Happy birthday to a very dear Sophy.


----------



## pudelgirl (Mar 30, 2017)

Happy birthday, sweet Sophy. Always fun to read about your dogs, fjm. Since Sophy is big sis, does Poppy let her take the lead on everything?


----------



## Click-N-Treat (Nov 9, 2015)

Happy Birthday sweet Sophy. I hope you enjoy your walk, and your chicken and your sprinkles today.


----------



## Fenris-wolf (Apr 17, 2018)

Happy Birthday, Sophy❤🤗


----------



## fjm (Jun 4, 2010)

Sophy is very much the big sis, Pudelgirl. Poppy was a rather shy and nervous puppy, and Sophy taught her a great deal about how to feel safe in the world. I did try to take Poppy out separately, and to play and work with her away from Sophy, but she is a born follower and Sophy is a born leader, and for many years our walks have tended to be Sophy out in front, me in the middle, and Poppy behind me. Apart from anything else Sophy can be relied upon to find the driest path across soggy ground, or the correct route on an unmarked footpath - I think she must choose the way people have walked most recently, as I have seen her do it even on a route we have never walked before. Stupid humans went the other way, and then had to double back a half mile. After that we followed Sophy who had us back in civilisation in minutes!


----------



## pudelgirl (Mar 30, 2017)

Sophy sure packs a huge personality and will in a small package! Funny you mention the order on walks. Our toy wants my husband in front, her in the middle, and me in the back - hmm. I guess that doesn’t say much about me in her mind. Amazing how some dogs can develop skills that aren’t necessarily typical of their breeds like Sophy’s tracking. It‘s so sweet of Sophy to have taught Poppy to feel safe and secure in the big world.

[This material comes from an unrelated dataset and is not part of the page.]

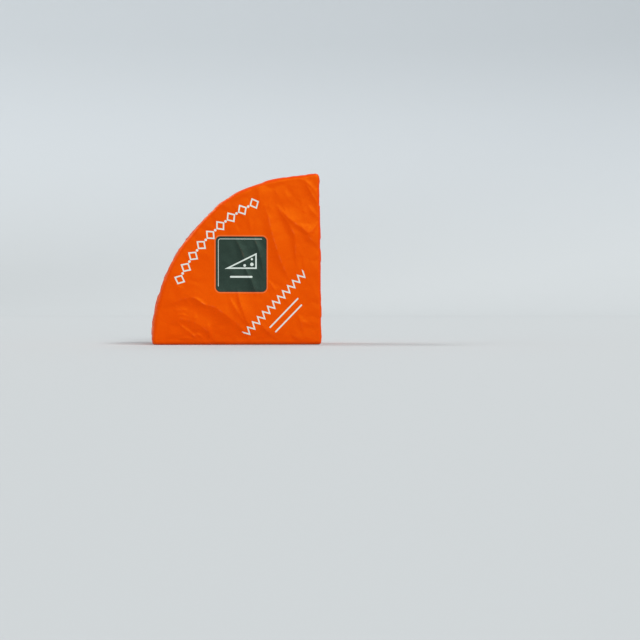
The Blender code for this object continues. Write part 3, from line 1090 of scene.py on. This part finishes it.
def rim_ornament(x, z):
    """Diamonds along the rim with dots between them."""
    radius = distance_2d(x, z)
    angle = z.math("ARCTAN2", x) * (180.0 / math.pi)
    first, last = DIAMOND_ANGLES
    cell = (last - first) / DIAMONDS
    pitch = cell * math.pi / 180.0 * DIAMOND_RADIUS
    place = (angle - first) / cell
    local = (place - place.math("FLOOR") - 0.5) * pitch
    across = radius - DIAMOND_RADIUS
    from_middle = abs(angle - (first + last) / 2)
    in_arc = from_middle.within((last - first) / 2, 0.05)
    between = from_middle.within((last - first - cell) / 2, 0.05)
    diamond = abs(abs(local) * 1.15 + abs(across) - 2.75).within(0.58)
    dot = distance_2d(pitch / 2 - abs(local), across).within(0.7)
    return (diamond * in_arc).higher(dot * between)


def stripe(x, z, middle, half_long, half_high, pitch=0.0):
    """A slanting line across the lower right: straight, or a zigzag of that pitch."""
    heading = math.radians(STRIPE_ANGLE)
    du, dv = x - middle[0], z - middle[1]
    long = du * math.cos(heading) + dv * math.sin(heading)
    high = dv * math.cos(heading) - du * math.sin(heading)
    if pitch:
        step = long / pitch
        wave = abs(step - step.math("FLOOR") - 0.5) * 7.2 - 1.8
        high = (high - wave) * 0.48
    return box_distance(long, high, (half_long, half_high), 0.2).within(0.0)


def foil_material():
    """Printed foil: its colours, how its print is worn with painted highlights on crests and edges, and its
    fine grain.
    """
    material = bpy.data.materials.new("printed_foil")
    material.use_nodes = True
    graph = Graph(material.node_tree)
    shader = material.node_tree.nodes["Principled BSDF"]
    coords = graph.node("ShaderNodeTexCoord").outputs["Object"]
    mapping = graph.node("ShaderNodeMapping", None, {
        "Vector": coords, "Location": (-CENTRE_X, 0.0, 0.0), "Scale": (1 / MM, 1 / MM, 1 / MM)})
    here = mapping.outputs[0]
    parts = graph.node("ShaderNodeSeparateXYZ", None, [here])
    x, y, z = (Field(graph, socket) for socket in parts.outputs)

    def noise(scale, detail=2.0, roughness=0.5):
        inputs = {"Vector": here, "Scale": scale, "Detail": detail, "Roughness": roughness}
        return graph.field("ShaderNodeTexNoise", None, inputs)

    def attribute(name):
        return graph.field("ShaderNodeAttribute", {"attribute_name": name}, output=2)

    # The print
    on_face = y.within(FRONT + 3.0, 0.6)
    u, v = x - LABEL_MIDDLE[0], z - LABEL_MIDDLE[1]
    edge = box_distance(u, v, LABEL_HALF, LABEL_CORNER)
    label = edge.within(0.0)
    outer_line = abs(edge - 0.40).within(0.26)
    pale = (wedge_sign(u, v) * label).higher(label_line(u, v, edge)).higher(rim_ornament(x, z))
    pale = pale.higher(stripe(x, z, (-26.6, 22.9), 24.0, 0.36, 4.0))
    pale = pale.higher(stripe(x, z, (-21.6, 17.6), 11.4, 0.40))
    pale = pale.higher(stripe(x, z, (-19.0, 14.6), 10.6, 0.40))
    pale = pale * on_face
    label = label * on_face

    # Colours and finish
    orange = graph.mix((noise(0.045, 3.0) - 0.35) * 1.2, DEEP_ORANGE, ORANGE)
    colour = graph.mix(outer_line * on_face * 0.36, orange, LIGHT_ORANGE)
    light_green = tuple(part * 1.4 for part in GREEN[:3]) + (1.0,)
    colour = graph.mix(label, colour, graph.mix(noise(0.11), GREEN, light_green))
    colour = graph.mix(pale, colour, PALE)
    # Worn print and painted highlight: crests and the front's edge turn lighter, more metallic and a little
    # smoother
    scuff_and_highlight = (attribute("wear_and_highlight") * noise(0.32, 3.0).ramp(0.48, 0.66)).lower(1.0)
    graph.feed(shader.inputs["Base Color"], graph.mix(scuff_and_highlight * 0.22, colour, SCUFF_AND_HIGHLIGHT_COLOUR))

    roughness = FOIL_ROUGHNESS + (noise(0.16) - 0.5) * 0.16 - scuff_and_highlight * 0.06
    metallic = FOIL_METAL + label * (1.0 - pale) * LABEL_METAL + scuff_and_highlight * SCUFF_AND_HIGHLIGHT_METAL
    graph.feed(shader.inputs["Roughness"], roughness)
    graph.feed(shader.inputs["Metallic"], metallic)
    shader.inputs["Specular IOR Level"].default_value = SHEEN_LEVEL
    shader.inputs["Specular Tint"].default_value = SHEEN_TINT

    # Fine creases and grain
    bent = graph.warped(here, 0.16, 2.0, 9.0)
    settings = {"feature": "DISTANCE_TO_EDGE"}
    crease = graph.field("ShaderNodeTexVoronoi", settings, {"Vector": bent, "Scale": 0.24}).within(0.06, 0.06)
    grain = noise(1.6, 3.0, 0.6) * 0.6 + noise(0.45) - crease * attribute("slack") * 1.2
    bump = graph.node("ShaderNodeBump", None, {"Strength": 0.18, "Distance": 0.12 * MM, "Height": grain})
    graph.feed(shader.inputs["Normal"], bump.outputs[0])
    return material


def studio_material():
    """Pale paper, a little lighter up the wall, so that the wall and the floor look alike."""
    material = bpy.data.materials.new("studio_paper")
    material.use_nodes = True
    graph = Graph(material.node_tree)
    shader = material.node_tree.nodes["Principled BSDF"]
    coords = graph.node("ShaderNodeTexCoord").outputs["Object"]
    parts = graph.node("ShaderNodeSeparateXYZ", None, [coords])
    height = Field(graph, parts.outputs[2])
    graph.feed(shader.inputs["Base Color"], graph.mix(height.ramp(0.0, 0.9), FLOOR_COLOUR, WALL_COLOUR))
    shader.inputs["Roughness"].default_value = 0.9
    shader.inputs["Specular IOR Level"].default_value = 0.1
    return material


# Pieces

def foil_wrap():
    obj = bpy.data.objects.new("foil_wrap", foil_mesh())
    bpy.context.scene.collection.objects.link(obj)
    crumple(obj, foil_material())
    mesh = obj.data
    points = np.empty(len(mesh.vertices) * 3, np.float32)
    mesh.vertices.foreach_get("co", points)
    points = points.reshape(-1, 3)
    points[:, 2] = np.maximum(points[:, 2], 0.0)
    mesh.vertices.foreach_set("co", points.ravel())
    mesh.update()
    mesh.set_sharp_from_angle(angle=math.radians(SHARP_ANGLE))
    return obj


# Stage, light and camera

def studio():
    """A pale floor that curves up into a low wall far away all round."""
    floor_radius, wall_radius, wall_height, steps = 4.6, 5.8, 1.45, 24
    profile = [(floor_radius * number / 6, 0.0) for number in range(7)]
    for number in range(1, steps + 1):
        turn = math.pi / 2 * number / steps
        profile.append((floor_radius + (wall_radius - floor_radius) * math.sin(turn),
                        (wall_radius - floor_radius) * (1 - math.cos(turn))))
    profile.append((wall_radius, wall_height))
    shape = bmesh.new()
    points = [shape.verts.new((radius, 0.0, height)) for radius, height in profile]
    edges = [shape.edges.new(pair) for pair in zip(points, points[1:])]
    bmesh.ops.spin(shape, geom=points + edges, cent=(0, 0, 0), axis=(0, 0, 1), angle=2 * math.pi, steps=96,
                   use_merge=True)
    bmesh.ops.remove_doubles(shape, verts=shape.verts, dist=1e-6)
    mesh = bpy.data.meshes.new("studio_floor")
    shape.to_mesh(mesh)
    shape.free()
    mesh.shade_smooth()
    mesh.materials.append(studio_material())
    obj = bpy.data.objects.new("studio_floor", mesh)
    bpy.context.scene.collection.objects.link(obj)


def sun(name, travel, strength, angle, colour=(1.0, 1.0, 1.0)):
    """A soft distant light that shines along travel."""
    data = bpy.data.lights.new(name, "SUN")
    data.energy = strength
    data.angle = math.radians(angle)
    data.color = colour
    obj = bpy.data.objects.new(name, data)
    obj.rotation_euler = Vector(travel).to_track_quat("-Z", "Y").to_euler()
    bpy.context.scene.collection.objects.link(obj)


def lights():
    sun("key", (-0.24, 0.88, -0.41), 1.34, 14.0)
    sun("graze", (-0.55, 0.33, -0.76), 1.45, 12.0, (1.0, 0.99, 0.97))
    sun("rim_light", (0.70, -0.05, -0.71), 0.38, 30.0)
    sun("side_light", (0.93, 0.05, -0.36), 0.4, 35.0)
    sun("back_fill", (-0.25, -0.80, -0.55), 0.36, 24.0)
    sun("back_graze", (0.58, -0.34, -0.74), 0.76, 12.0)
    world = bpy.data.worlds.new("studio")
    world.use_nodes = True
    background = world.node_tree.nodes["Background"]
    background.inputs["Color"].default_value = (0.94, 0.97, 1.0, 1.0)
    background.inputs["Strength"].default_value = 0.42
    bpy.context.scene.world = world


def camera():
    """The photograph's camera, placed so that the wheel's centre falls on its own pixel."""
    yaw, pitch = math.radians(YAW), math.radians(PITCH)
    ahead = Vector((math.sin(yaw) * math.cos(pitch), math.cos(yaw) * math.cos(pitch), math.sin(pitch)))
    right = Vector((math.cos(yaw), -math.sin(yaw), 0.0))
    up = right.cross(ahead)
    corner = Vector((CENTRE_X, FRONT, 0.0))
    per_pixel = CORNER_DISTANCE / FOCAL_PIXELS
    across = (CORNER_PIXEL[0] - IMAGE_SIZE / 2) * per_pixel
    down = (CORNER_PIXEL[1] - IMAGE_SIZE / 2) * per_pixel
    place = corner - ahead * CORNER_DISTANCE - right * across + up * down
    data = bpy.data.cameras.new("photo_camera")
    data.sensor_width = SENSOR_WIDTH
    data.lens = SENSOR_WIDTH * FOCAL_PIXELS / IMAGE_SIZE
    data.clip_start = 0.01
    data.clip_end = 20.0
    obj = bpy.data.objects.new("photo_camera", data)
    turn = Matrix((right, up, -ahead)).transposed()
    obj.matrix_world = Matrix.Translation(place * MM) @ turn.to_4x4()
    bpy.context.scene.collection.objects.link(obj)
    bpy.context.scene.camera = obj


bpy.context.scene.view_settings.view_transform = "Standard"
bpy.context.scene.view_settings.look = "None"
camera()
lights()
studio()

wrap = foil_wrap()
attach(wrap, "root")
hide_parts(NODE)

Thanks for sharing.


----------



## Poppyismypoodle (Oct 25, 2020)

fjm said:


> I cannot believe how quickly the years have slipped away...
> 
> Sophy is a very small dog with a very large personality. She is opinionated, determined and sensible - so much so that I rarely bother to argue with her as is usually right! She is brave and confident, reading dogs and people remarkably well - she knows when to put a rambunctious puppy in it's place or avoid an overbearing human, but will always respond to a request to "Say hello nicely" to a polite child, and let them pet her gently. She likes long off leash walks in interesting places - three miles is a good start for Sophy, and she has always been keen to explore the next bit when Poppy and I were ready for car and home. Despite her slipped disc years ago and occasional bouts of sciatica since she is fit and healthy, running flat out for the sheer joy of it when the mood takes her. She is also a self taught tracker dog, finding cats shut in garages or sisters mislaid in garden centres with a slightly patronising insouciance.
> 
> ...


Happy birthday gorgeous Sophy! You sound so clever and wonderful 🐾🥰


----------